Menopause is a natural process and can cause changes to the body, but can be seen as an exciting new change, as women have a midlife mental shift and embrace the challenge, with others seeing it as a positive, as it improves other conditions that they might have.

Coping with Menopausal symptoms in the workplace can be challenging, as some women might find it a topic so personal, that they are unable to discuss with their Employer.

Women need to seek support and advise on how to cope with their symptoms, which can be mild to quite debilitating, having hot flushes, painful periods, fatigue, poor concentration, mood swings, embarrassing situations and knocking self-confidence to name a few.

Some women may feel that they are unable to discuss with their Employer, if male or young, considering that there might be a lack of understanding, even considering terminating their employment, or reducing their hours to manage work.

From an Employer’s perspective, the more open and approachable they are, the more the Employee will feel able to have that open discussion. It is important that Managers gain awareness through training to support women, to show that they have understanding.

Flexible working could be an option, with exploration of the work environment and if the temperature affects the individual, considering adjustments to support them, with possibly a fan, seated by a window, access to alter the room temperature, or quiet break out areas.

If the woman is suffering with fatigue and poor concentration, consider regular set breaks to help her clear her mind, help set reminders for work to prioritise, on the phone or computer.

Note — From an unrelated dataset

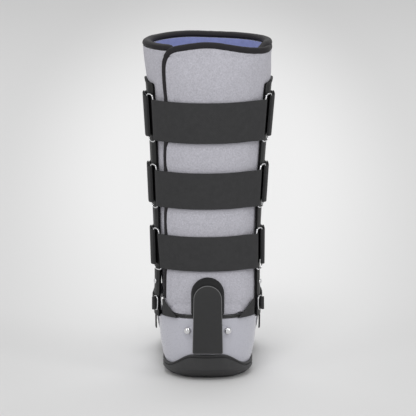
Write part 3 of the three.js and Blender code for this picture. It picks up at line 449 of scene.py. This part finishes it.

Consider a Menopause Policy, so that women know how they can be supported and what they can expect from their Employer.

Run awareness workshops for Menopause, offering support and resources for Management and women.

Make sure Health and Safety Risk Assessments are in place and kept up to date, to support women experiencing menopausal symptoms. These should be regularly reviewed to make sure that the environment is not impacting women’s symptoms.